While tech stocks didn't escape unscathed from Monday's big market sell-off, they did fare a bit better than their peers in other sectors.
While the Dow Jones Industrial Average plummeted 4.6%, or 1,175 points, and the broader S&P 500 tumbled 4.1%, the tech-heavy Nasdaq fell just 3.9%. The same dynamic held true during Friday's sell-off, when the Nasdaq declined 2.0%, compared to the S&P 500's fall of 2.1% and the Dow's 2.5% decline that shaved 666 points from the index.
"The secular growth stories in technology with their underlying fundamentals has been a savior for a lot of these tech names," said Daniel Ives, chief strategy officer and head of technology research at GBH Insights. "Valuations on a lot of these names, given their growth prospects, repatriation of cash, stock buybacks and M&A make a lot of them very attractive."
Nevertheless, Ives said the next few days will be pivotal for tech stocks and the market as a whole as we see whether buyers will be willing to come back into the market.
"When the market goes up 1,000 points, no one talks about it, but when it goes down 1,000 points, people get paralyzed." Ives said.

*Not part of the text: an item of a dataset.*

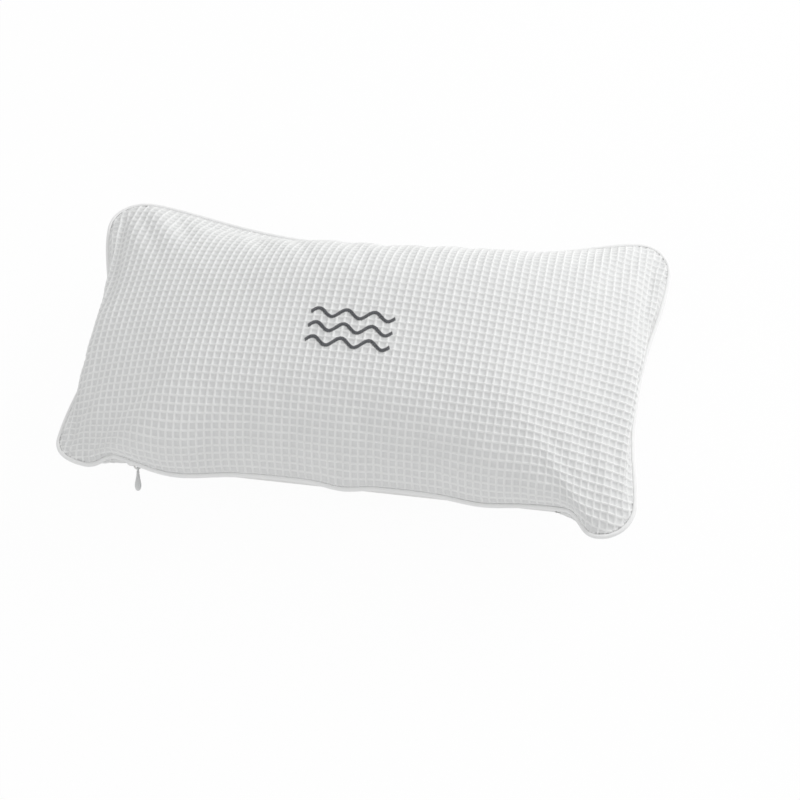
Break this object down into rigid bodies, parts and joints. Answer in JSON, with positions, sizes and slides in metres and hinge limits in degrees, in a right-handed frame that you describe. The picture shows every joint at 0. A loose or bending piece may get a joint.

Notable losers on Monday included Alphabet (GOOGL) , which missed earnings estimates last week and fell 5.1% on Monday; Facebook (FB) , which raised some concerns about user growth in its quarterly earnings and fell 4.1%; and Netflix (NFLX) , which posted a blowout report for Q4 and dropped 4.8% on Monday. Shares of all three, as well as that of the other FANG stock, Amazon (AMZN) , are still positive for the year, however.